The radio's job in FT8 is mostly to stay out of the way. The actual work happens in software, where your message gets compressed into 77 bits and not one bit more. "CQ W5ISP EM13" fits comfortably. A heartfelt paragraph about your antenna does not. The protocol is constitutionally incapable of small talk, which depending on your view of amateur radio is either a tragedy or its single greatest feature.

A source encoder that knows the shape of a QSO does the squeezing: callsigns hash to integer indices, grids pack into 15 bits, signal reports are small offsets from a base, and three bits up front declare which of the message-type schemas applies. From there:

  1. CRC-14 over the 77 bits, appended. 91 bits.
  2. LDPC(174,91) doubles that to 174 bits. The extra 83 are parity, smeared across the codeword so noise has to chew through a lot of it before anything is unrecoverable. This is the part that buys you decodes at -24 dB SNR.
  3. Group the 174 bits three at a time, Gray-code the result, and you have 58 symbols numbered 0 through 7.

Three Costas arrays get spliced in (start, middle, end), the sequence [3, 1, 4, 0, 6, 5, 2] each time. 7 + 29 + 7 + 29 + 7 = 79 symbols, 160 ms each, 12.64 seconds total. The symbol rate and tone spacing are both 6.25, which is not an accident: it makes the eight tones orthogonal at symbol boundaries, which is the cleanest possible situation for the demodulator on the other end.

Same pipeline, drawn so the bit counts tell the story. 77 in, 91 after CRC, 174 after LDPC, 58 octal symbols, 79 on-air after Costas insertion. The miniaturized spectrogram at the bottom is what actually goes out.

t = 0 ms: the carrier appears

The transmission starts exactly 500 ms into a 15-second UTC slot. PA drive ramps from zero over the first few ms of symbol one, because the alternative is splattering keyclicks across the band and earning the eternal contempt of the operator on the next 25 Hz bin over.

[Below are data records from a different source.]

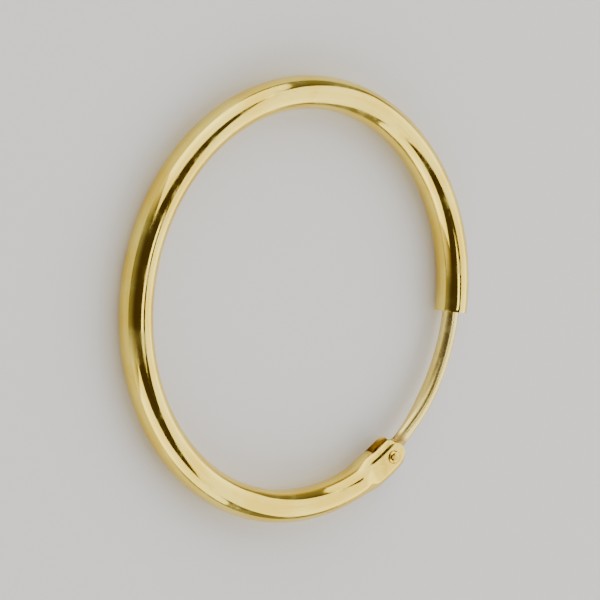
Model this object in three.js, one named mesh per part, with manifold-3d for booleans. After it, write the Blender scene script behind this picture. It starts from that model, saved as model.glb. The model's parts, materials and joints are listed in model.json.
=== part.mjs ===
// A hinged sleeper hoop earring in yellow gold, lying on its side.
// A hollow tube is bent to a ring with a gap. A thin ear wire closes the gap: one end turns on a rivet
// between the two cheeks of the tube's flattened, sawn end, and the other end springs into the tube's
// open mouth. Millimetres, +Z up, origin under the ring's centre on the surface that the hoop lies on.

import * as THREE from "three";
import { mergeVertices } from "three/addons/utils/BufferGeometryUtils.js";
import Module from "manifold-3d";

const wasm = await Module();
wasm.setup();

// Driving dimensions. Angles are degrees round the ring, counter-clockwise from +X.

// The ring and its tube
const HOOP_DIAMETER = 16;
const TUBE_DIAMETER = 1.2;
const TUBE_WALL = 0.2;
const MOUTH_ANGLE = 65.75;
const FORK_END_ANGLE = 22.75 + 360;

// The flattened and sawn end that holds the hinge
const FORK_THICKNESS = 0.86;
const CHEEK_THICKNESS = 0.19;
const FORK_LENGTH = 1.5;
const FLATTENING_LENGTH = 0.8;
const NOSE_CORNER_RADIUS = 0.45;
const RIVET_TO_NOSE = 0.55;
const SAW_CUT_BEHIND_RIVET = 0.65;

// The ear wire, round at its tip and pressed thin where it enters the fork
const WIRE_DIAMETER = 0.62;
const WIRE_INSERTION = 1.2;
const NECK_WIDTH = 0.56;
const NECK_THICKNESS = 0.34;
const THINNING_LENGTH = 3;
const EYE_DIAMETER = 0.78;
const EYE_THICKNESS = 0.4;

// The slot on the outside of the mouth, through which the wire's tip swings out
const SLOT_WIDTH = 0.72;
const SLOT_LENGTH = 1.45;

// The rivet, and the clearances of the hinge
const RIVET_DIAMETER = 0.32;
const RIVET_HEAD_DIAMETER = 0.5;
const RIVET_HEAD_HEIGHT = 0.11;
const RIVET_CLEARANCE = 0.02;
const EYE_CLEARANCE = 0.03;

// How finely round forms are faceted
const OUTER_SIDES = 28;
const BORE_SIDES = 16;
const WIRE_SIDES = 16;
const PIN_SIDES = 16;
const RING_STEP = 4;
const PRESSED_STEP = 1.2;
const NOSE_STEP = 0.5;
const ROUND_END_STEPS = 4;

// Sizes worked out from the driving dimensions

const TUBE_RADIUS = TUBE_DIAMETER / 2;
const WIRE_RADIUS = WIRE_DIAMETER / 2;
const RING_RADIUS = HOOP_DIAMETER / 2 - TUBE_RADIUS;
const SAW_CUT_WIDTH = FORK_THICKNESS - 2 * CHEEK_THICKNESS;
const THROUGH_CUT = 2 * TUBE_DIAMETER;
const DEGREES_PER_MM = THREE.MathUtils.radToDeg(1 / RING_RADIUS);
const RIVET_ANGLE = FORK_END_ANGLE - 360 - RIVET_TO_NOSE * DEGREES_PER_MM;
const TIP_ANGLE = MOUTH_ANGLE + WIRE_INSERTION * DEGREES_PER_MM;

// Points and frames on the ring

const radians = THREE.MathUtils.degToRad;

// A point beside the ring's centreline: how far outwards and how far up from it.
function ringPoint(angle, outwards = 0, up = 0) {
  const radius = RING_RADIUS + outwards;
  const turn = radians(angle);
  return new THREE.Vector3(radius * Math.cos(turn), radius * Math.sin(turn), TUBE_RADIUS + up);
}

// A frame on the centreline with X along the tube, Y inwards to the ring's centre and Z up.
function tangentFrame(angle) {
  return new THREE.Matrix4().makeRotationZ(radians(angle + 90)).setPosition(ringPoint(angle));
}

// Sections and lofts

// A polygon round a slot shape: two half ellipses with a straight length between them. With no
// straight length it is an ellipse. Its flat sides face outwards, inwards, up and down.
function section(halfWidth, halfThickness, halfStraight, sides) {
  const outside = 1 / Math.cos(Math.PI / sides);
  return Array.from({ length: sides }, (_, k) => {
    const turn = ((k + 0.5) * 2 * Math.PI) / sides;
    const across = Math.cos(turn);
    return {
      outwards: halfWidth * outside * across + Math.sign(across) * halfStraight,
      up: halfThickness * outside * Math.sin(turn),
    };
  });
}

// A closed solid through sections that stand across the ring at rising angles.
function loft(stations) {
  const sides = stations[0].outline.length;
  const last = stations.length - 1;
  const points = stations.flatMap(({ angle, outline }) =>
    outline.map(({ outwards, up }) => ringPoint(angle, outwards, up)),
  );
  const faces = [];
  for (let i = 0; i < last; i++) {
    for (let k = 0; k < sides; k++) {
      const next = (k + 1) % sides;
      const [near, nearNext] = [i * sides + k, i * sides + next];
      const [far, farNext] = [near + sides, nearNext + sides];
      faces.push(near, far, nearNext, nearNext, far, farNext);
    }
  }
  const startCentre = points.push(ringPoint(stations[0].angle)) - 1;
  const endCentre = points.push(ringPoint(stations[last].angle)) - 1;
  for (let k = 0; k < sides; k++) {
    const next = (k + 1) % sides;
    faces.push(startCentre, k, next);
    faces.push(endCentre, last * sides + next, last * sides + k);
  }
  return new THREE.BufferGeometry().setFromPoints(points).setIndex(faces);
}

// Angles from one to another in equal steps, both ends included.
function anglesBetween(from, to, step) {
  const count = Math.max(1, Math.round((to - from) / step));
  return Array.from({ length: count + 1 }, (_, k) => from + ((to - from) * k) / count);
}

// Joining and cutting

function toManifold(geometry) {
  const bare = geometry.clone();
  bare.deleteAttribute("normal");
  bare.deleteAttribute("uv");
  const merged = mergeVertices(bare);
  return new wasm.Manifold(
    new wasm.Mesh({
      numProp: 3,
      vertProperties: merged.attributes.position.array,
      triVerts: new Uint32Array(merged.index.array),
    }),
  );
}

function toGeometry(manifold) {
  const mesh = manifold.getMesh();
  const geometry = new THREE.BufferGeometry();
  geometry.setAttribute("position", new THREE.BufferAttribute(mesh.vertProperties, 3));
  geometry.setIndex(new THREE.BufferAttribute(mesh.triVerts, 1));
  return geometry;
}

// A round bar through the hinge, along Z, for holes and for the wire's eye.
function hingeBar(radius, length) {
  const bar = new THREE.CylinderGeometry(radius, radius, length, PIN_SIDES).rotateX(Math.PI / 2);
  return toManifold(bar.applyMatrix4(tangentFrame(RIVET_ANGLE)));
}

// The tube

// How far the tube is pressed flat at a distance from its forked end, from 0 to 1.
function flattening(fromEnd) {
  return THREE.MathUtils.smoothstep(FORK_LENGTH + FLATTENING_LENGTH - fromEnd, 0, FLATTENING_LENGTH);
}

// How much the nose's rounded corners narrow the fork on each side.
function noseInset(fromEnd) {
  const intoCorner = THREE.MathUtils.clamp(NOSE_CORNER_RADIUS - fromEnd, 0, NOSE_CORNER_RADIUS);
  return NOSE_CORNER_RADIUS - Math.sqrt(NOSE_CORNER_RADIUS ** 2 - intoCorner ** 2);
}

// The tube's section at an angle, a depth inside its outer surface. Pressing it flat keeps its girth,
// and the nose takes its inset first from the flats and then from the round sides.
function tubeSection(angle, depth, sides) {
  const fromEnd = (FORK_END_ANGLE - angle) / DEGREES_PER_MM;
  const thickness = THREE.MathUtils.lerp(TUBE_DIAMETER, FORK_THICKNESS, flattening(fromEnd));
  const radius = thickness / 2 - depth;
  const straight = (Math.PI / 4) * (TUBE_DIAMETER - thickness) - noseInset(fromEnd);
  const halfWidth = radius + Math.min(straight, 0);
  return { angle, outline: section(halfWidth, radius, Math.max(straight, 0), sides) };
}

function tubeAngles() {
  const pressStart = FORK_END_ANGLE - (FORK_LENGTH + FLATTENING_LENGTH) * DEGREES_PER_MM;
  const forkStart = FORK_END_ANGLE - FORK_LENGTH * DEGREES_PER_MM;
  const cornerStart = FORK_END_ANGLE - NOSE_CORNER_RADIUS * DEGREES_PER_MM;
  return [
    ...anglesBetween(MOUTH_ANGLE, pressStart, RING_STEP),
    ...anglesBetween(pressStart, forkStart, PRESSED_STEP).slice(1),
    ...anglesBetween(forkStart, cornerStart, RING_STEP).slice(1),
    ...anglesBetween(cornerStart, FORK_END_ANGLE, NOSE_STEP).slice(1),
  ];
}

// The hollow of the tube, from before its mouth to the saw cut, which takes over at the fork.
function boreSolid() {
  const cutStart = RIVET_ANGLE + 360 - SAW_CUT_BEHIND_RIVET * DEGREES_PER_MM;
  const angles = [...tubeAngles().filter((angle) => angle < cutStart), cutStart + PRESSED_STEP];
  const stations = angles.map((angle) => tubeSection(angle, TUBE_WALL, BORE_SIDES));
  stations.unshift({ angle: MOUTH_ANGLE - RING_STEP, outline: stations[0].outline });
  return toManifold(loft(stations));
}

// The saw cut in the ring's plane that leaves two cheeks at the flattened end.
function sawCut() {
  const length = SAW_CUT_BEHIND_RIVET + 2 * RIVET_TO_NOSE;
  const cut = new THREE.BoxGeometry(length, THROUGH_CUT, SAW_CUT_WIDTH);
  cut.translate(length / 2 - SAW_CUT_BEHIND_RIVET, 0, 0);
  return toManifold(cut.applyMatrix4(tangentFrame(RIVET_ANGLE)));
}

// The sawn slot in the outside of the mouth.
function mouthSlot() {
  const cut = new THREE.BoxGeometry(2 * SLOT_LENGTH, TUBE_DIAMETER, SLOT_WIDTH);
  cut.translate(0, -TUBE_RADIUS, 0);
  return toManifold(cut.applyMatrix4(tangentFrame(MOUTH_ANGLE)));
}

function hoopTube() {
  const outside = toManifold(
    loft(tubeAngles().map((angle) => tubeSection(angle, 0, OUTER_SIDES))),
  );
  const rivetHole = hingeBar(RIVET_DIAMETER / 2 + RIVET_CLEARANCE, THROUGH_CUT);
  return [boreSolid(), sawCut(), mouthSlot(), rivetHole].reduce(
    (tube, cut) => tube.subtract(cut),
    outside,
  );
}

// The ear wire

// The wire's section at a distance from the rivet: thin at the neck, round further on.
function wireSection(angle, shrink = 1) {
  const fromRivet = (angle - RIVET_ANGLE) / DEGREES_PER_MM;
  const roundness = THREE.MathUtils.smoothstep(fromRivet, RIVET_TO_NOSE, THINNING_LENGTH);
  const halfWidth = THREE.MathUtils.lerp(NECK_WIDTH, WIRE_DIAMETER, roundness) / 2;
  const halfThickness = THREE.MathUtils.lerp(NECK_THICKNESS, WIRE_DIAMETER, roundness) / 2;
  const outline = section(halfWidth * shrink, halfThickness * shrink, 0, WIRE_SIDES);
  return { angle, outline };
}

// The rounded tip, as sections of a half ball. The last one closes it a little before its pole.
function tipSections() {
  const ballAngle = TIP_ANGLE - WIRE_RADIUS * DEGREES_PER_MM;
  return Array.from({ length: ROUND_END_STEPS }, (_, k) => {
    const turn = (((k + 1) / (ROUND_END_STEPS + 0.5)) * Math.PI) / 2;
    return wireSection(ballAngle + Math.sin(turn) * WIRE_RADIUS * DEGREES_PER_MM, Math.cos(turn));
  });
}

function earWire() {
  const thinEnd = RIVET_ANGLE + THINNING_LENGTH * DEGREES_PER_MM;
  const ballAngle = TIP_ANGLE - WIRE_RADIUS * DEGREES_PER_MM;
  const angles = [
    ...anglesBetween(RIVET_ANGLE, thinEnd, PRESSED_STEP),
    ...anglesBetween(thinEnd, ballAngle, RING_STEP).slice(1),
  ];
  const stations = angles.map((angle) => wireSection(angle));
  const shaft = toManifold(loft([...stations, ...tipSections()]));
  const eye = hingeBar(EYE_DIAMETER / 2, EYE_THICKNESS);
  const hole = hingeBar(RIVET_DIAMETER / 2 + EYE_CLEARANCE, THROUGH_CUT);
  return shaft.add(eye).subtract(hole);
}

// The rivet

// A pin with a low domed head on the outer face of each cheek.
function hingeRivet() {
  const pinRadius = RIVET_DIAMETER / 2;
  const headRadius = RIVET_HEAD_DIAMETER / 2;
  const headSeat = FORK_THICKNESS / 2 + RIVET_CLEARANCE;
  const dome = Array.from({ length: ROUND_END_STEPS + 1 }, (_, k) => {
    const turn = ((k / ROUND_END_STEPS) * Math.PI) / 2;
    const radius = k === ROUND_END_STEPS ? 0 : headRadius * Math.cos(turn);
    return new THREE.Vector2(radius, headSeat + RIVET_HEAD_HEIGHT * Math.sin(turn));
  });
  const upperHalf = [new THREE.Vector2(pinRadius, headSeat), ...dome];
  const lowerHalf = upperHalf.map(({ x, y }) => new THREE.Vector2(x, -y)).reverse();
  const rivet = new THREE.LatheGeometry([...lowerHalf, ...upperHalf], PIN_SIDES);
  return toManifold(rivet.rotateX(Math.PI / 2).applyMatrix4(tangentFrame(RIVET_ANGLE)));
}

// The finished earring

const polishedGold = new THREE.MeshStandardMaterial({
  color: 0xd9b65a,
  metalness: 1,
  roughness: 0.18,
});
const paleGold = new THREE.MeshStandardMaterial({ color: 0xdcc07c, metalness: 1, roughness: 0.22 });

function namedMesh(name, manifold, material) {
  const mesh = new THREE.Mesh(toGeometry(manifold), material);
  mesh.name = name;
  return mesh;
}

const hoopEarring = new THREE.Group();
hoopEarring.add(
  namedMesh("hoop_tube", hoopTube(), polishedGold),
  namedMesh("hinge_rivet", hingeRivet(), polishedGold),
  namedMesh("ear_wire", earWire(), paleGold),
);

export default hoopEarring;
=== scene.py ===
"""The looks of a hinged sleeper hoop earring in pale yellow gold, lying on its side.

Each CAD solid is stood for by a smooth piece of the same size and place: the hollow tube with its
sawn fork and open mouth, the thin ear wire with its eye, and the rivet that the eye turns on.
The pieces are shaped in millimetres, and each is brought to metres in its mesh when it is done.
"""

import json
import logging
import math
from collections.abc import Callable, Iterable
from dataclasses import dataclass
from enum import Enum
from typing import NamedTuple

import bmesh
import bpy
from mathutils import Matrix, Vector


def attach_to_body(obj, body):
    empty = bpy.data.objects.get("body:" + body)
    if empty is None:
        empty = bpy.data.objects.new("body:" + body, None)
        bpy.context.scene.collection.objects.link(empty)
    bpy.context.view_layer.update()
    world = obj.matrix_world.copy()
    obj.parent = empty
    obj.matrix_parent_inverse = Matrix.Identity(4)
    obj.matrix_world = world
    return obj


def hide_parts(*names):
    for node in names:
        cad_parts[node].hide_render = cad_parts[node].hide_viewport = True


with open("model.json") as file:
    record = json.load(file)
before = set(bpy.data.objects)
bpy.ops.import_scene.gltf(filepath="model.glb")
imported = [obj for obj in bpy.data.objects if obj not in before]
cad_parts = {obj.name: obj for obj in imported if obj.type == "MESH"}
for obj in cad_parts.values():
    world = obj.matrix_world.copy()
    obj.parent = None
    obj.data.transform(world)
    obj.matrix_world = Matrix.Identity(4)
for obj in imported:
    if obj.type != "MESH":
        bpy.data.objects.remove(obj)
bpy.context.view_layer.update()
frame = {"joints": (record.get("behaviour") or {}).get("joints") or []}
HINGE_X, HINGE_Y, HINGE_Z = frame["joints"][0]["pos_m"]

METRES_PER_MILLIMETRE = 0.001

# Edges that turn by less are shaded smooth
SMOOTH_ANGLE = math.radians(40)
# Edges that turn by less aren't rounded
SHARP_ANGLE = math.radians(35)
# Degrees within which a point stands at a station of the ring
SAME_STATION = 0.02
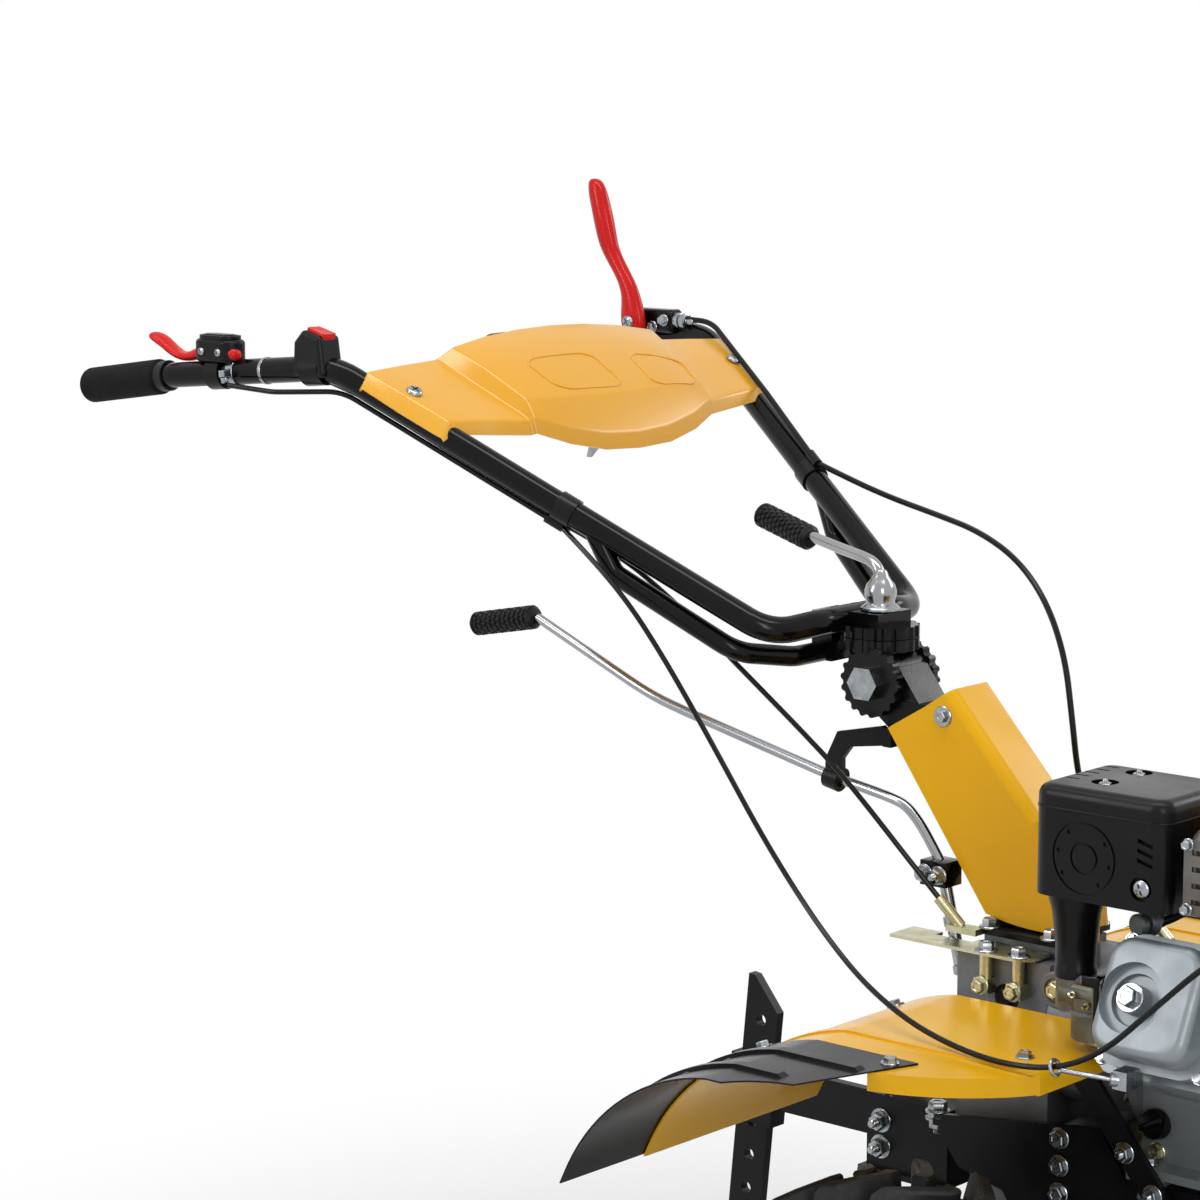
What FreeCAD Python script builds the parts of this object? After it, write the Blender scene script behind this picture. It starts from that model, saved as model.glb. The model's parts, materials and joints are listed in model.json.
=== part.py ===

t = 0 ms to 1.12 s: first Costas array

Seven symbols of [3, 1, 4, 0, 6, 5, 2], chosen for the property that no time-or-frequency shift of the pattern looks like itself. The receiver, which does not know your transmit frequency to within 6.25 Hz or your start time to within 160 ms, slides this template across the spectrogram in both axes. There is exactly one place where the score spikes, and that place is your signal. Sync done.

t = 1.12 to 5.76 s: first data block

29 symbols carrying 87 bits of LDPC codeword, hopping between the eight tone slots in a pattern that looks random because, post-LDPC, it is. The receiver runs eight matched filters in parallel and keeps soft confidence values for every bit, because giving the decoder hard yes/no decisions throws away 2-3 dB of margin and FT8 has zero dB to spare.

t = 5.76 to 6.88 s: middle Costas array

Same seven symbols again. The receiver uses this for two things: a fresh fix on timing and frequency in case the ionosphere is being twitchy, and a second shot at initial sync if the first Costas got eaten by a noise burst.

t = 6.88 to 11.52 s: second data block

The other 87 bits. Once the second block lands, the receiver has 174 soft-valued bit estimates and starts running belief propagation on the LDPC graph. After 20 to 50 iterations it either converges on a valid codeword or it doesn't. If it does, you have 91 candidate bits.

t = 11.52 to 12.64 s: final Costas array, then silence

Seven sync symbols, PA ramps to zero, transmission ends. By now sync is long since locked, but the third Costas is there for symmetry and so the decoder can still recover the message if either of the other two Costas blocks got obliterated.

t > 12.64 s: the receiver does the rest

CRC check on the 91 bits. If it passes, the source decoder reads the i3 message-type bits, unpacks the matching schema, looks up callsign hashes against its recently-heard table, expands the grid, and "CQ W5ISP EM13" pops up in WSJT-X with a frequency offset and an SNR. If the CRC fails, the decoder's apparent success was a false alarm (the noise happened to look like some other valid codeword), and the result gets dropped on the floor.

WSJT-X does this for every 6.25 Hz bin in a 2500 Hz passband, in parallel, every 15 seconds. On a good 20m evening, one slot can produce 30 or 40 decodes from stations scattered across the planet. The dial-up modem had it easy: 4 kHz of clean phone line and 30 dB SNR. FT8 has 50 Hz of HF and sometimes -24 dB. Same idea, harder problem, weirder noises.